Nada mejor como quitarse de encima lo mejor que uno pueda la frustración de la propia limitación, de ahí la necesidad de reconstruir a partir de las penumbras de las lecturas difíciles y de las no tan difíciles, a partir de la propia reflexión y experiencia el mundo. Vivimos tan poquito nuestra vida que a uno le entran ganas de hacer balance para intentar separar la ganga de la mena y centrar así en lo posible su hacer en aquella parte que aparece ante nuestro yo como más hermosa y llena de contenido. Huir a toda costa de la imbecilidad latente que propulsa una considerable parte de nuestro llamado progreso, para atenerse a la sustancia que sin duda corre en exceso soterrada en la vida de cada persona. Saber en qué se existe, en dónde, en qué momentos de la vida vibra/vibró cada fibra de nuestro cuerpo; cuándo, en qué circunstancias nos recordaremos hasta el final de nuestros días, qué brisa enerva nuestro cuerpo, cuándo la emoción nos recorrió por dentro llevándonos hasta el borde de las lágrimas; y sin ir tan lejos reconocer la suavidad estimulante del agua en donde se bañan nuestros pies cansados, la mirada amable de alguien que nos presta un favor, la sonrisa tonificante de una moza con la que nos cruzamos, el contacto de la mano que toma otra mano bajo el follaje de la doble hilera de plátanos.
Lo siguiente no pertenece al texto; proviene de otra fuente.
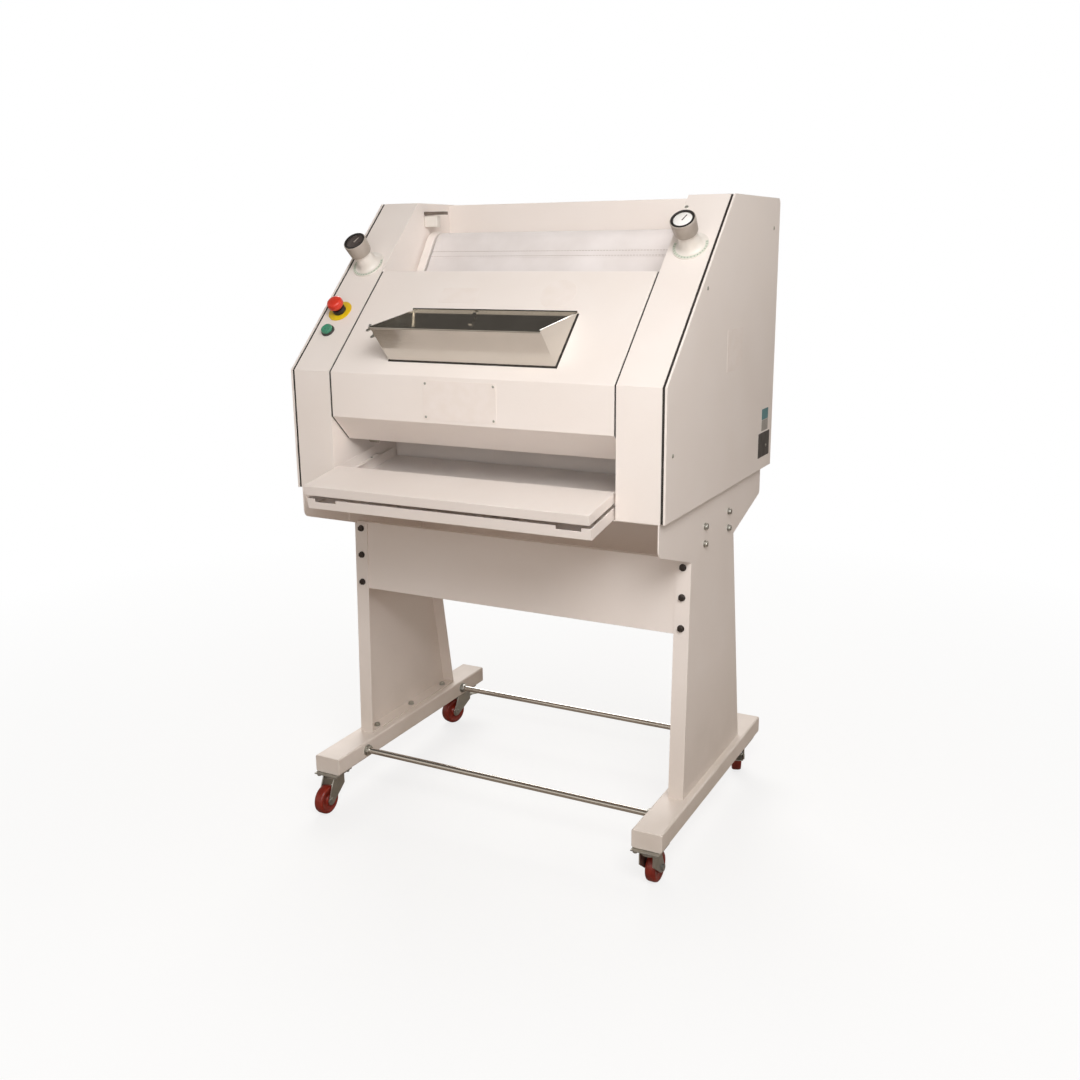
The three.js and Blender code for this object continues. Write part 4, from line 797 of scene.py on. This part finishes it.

Que los títulos de los libros no responden a su contenido es una de las primeras consideraciones que me asaltan en estos momentos. En tres lecturas recientes, Hahhah Arendt, La condición humana; John Holloway, Cambiar el mundo sin tomar el poder y Edward O. Wilson, Sobre la naturaleza humana, sólo muy tangencialmente encuentro el material que yo buscaba seducido por un título. Siento una gran frustración leyendo estos libros, la impotencia de no encontrar en su lectura ese hilo conductor que debería de llevarme a una comprensión mayor de mí mismo y del resto de los habitantes del planeta. Especialmente en esta época me asalta con frecuencia la certeza de que el mundo está dirigido de facto por un enorme puñado de psicópatas que, atendiendo a exclusivos intereses mercantilistas, han sido capaces de traerse detrás de sí, al olor de crecientes productos de consumo, como si del flautista de Hamelin se tratara, al grueso de una comunidad planetaria dócil y consumista a la que es difícil conceder el beneficio de la duda de su inocencia en la construcción de todo este mundo descabellado. Intentar comprender el comportamiento de la gente, sus motivaciones, su miedo ante la muerte, sus anhelos, sus frustraciones, es un trabajo ante el que es fácil caer en la perplejidad. Quisiéramos conocer puntualmente, aplicar una metodología similar a la que usamos para acceder a la física, a las matemáticas, pero uno, que es tan limitado, lee y lee y reflexiona y apenas llega a comprender gran cosa, resquicios de luz, intuiciones, algunos paralelismos con los animales orientados a conservar la vida o a la reproducción. Quizás entre todo esto asome de tanto en tanto alguna pequeña certeza, un poco esa luz que sorprende a esta hora al caminante cuando sale cada mañana antes del alba a dar un largo paseo por los campos cercanos a su casa, cuando la oscuridad es todavía profunda y allá en el horizonte brilla tan intensamente Venús y Júpiter en la pálida compañía de Aldebarán; quizás en momentos así uno acierta a comprender, no con la herramienta de la razón, sino más bien a través de la ambigua percepción de alguna realidad que mana de la noche y la meditación algo de eso que llamamos naturaleza humana.
Quizás en esa hora existo con más viveza y por consiguiente soy más consciente de esa globalidad universal en la que estoy inserto, una parte insignificante de ese conjunto de estrellas y galaxias, de tierra, de seres vivos que, formando parte de un enorme conglomerado de vida, gira sistemáticamente en el espacio silencioso del cielo sin meta ni objeto, pero sujeto al ciclo ininterrumpido de la reproducción y la muerte.
Existo pues. Y no es que lo otro, la crisis y todos los problemas del mundo actual no tengan importancia; la tienen, claro, pero junto a ellos también es necesario recuperar la vivencia que estos paseos nocturnos me proporcionan, la certeza de que el meollo de la cuestión vital no está en la política ni en la economía sino dentro de los límites de mi propio yo y de la profundización del universo del que formo parte.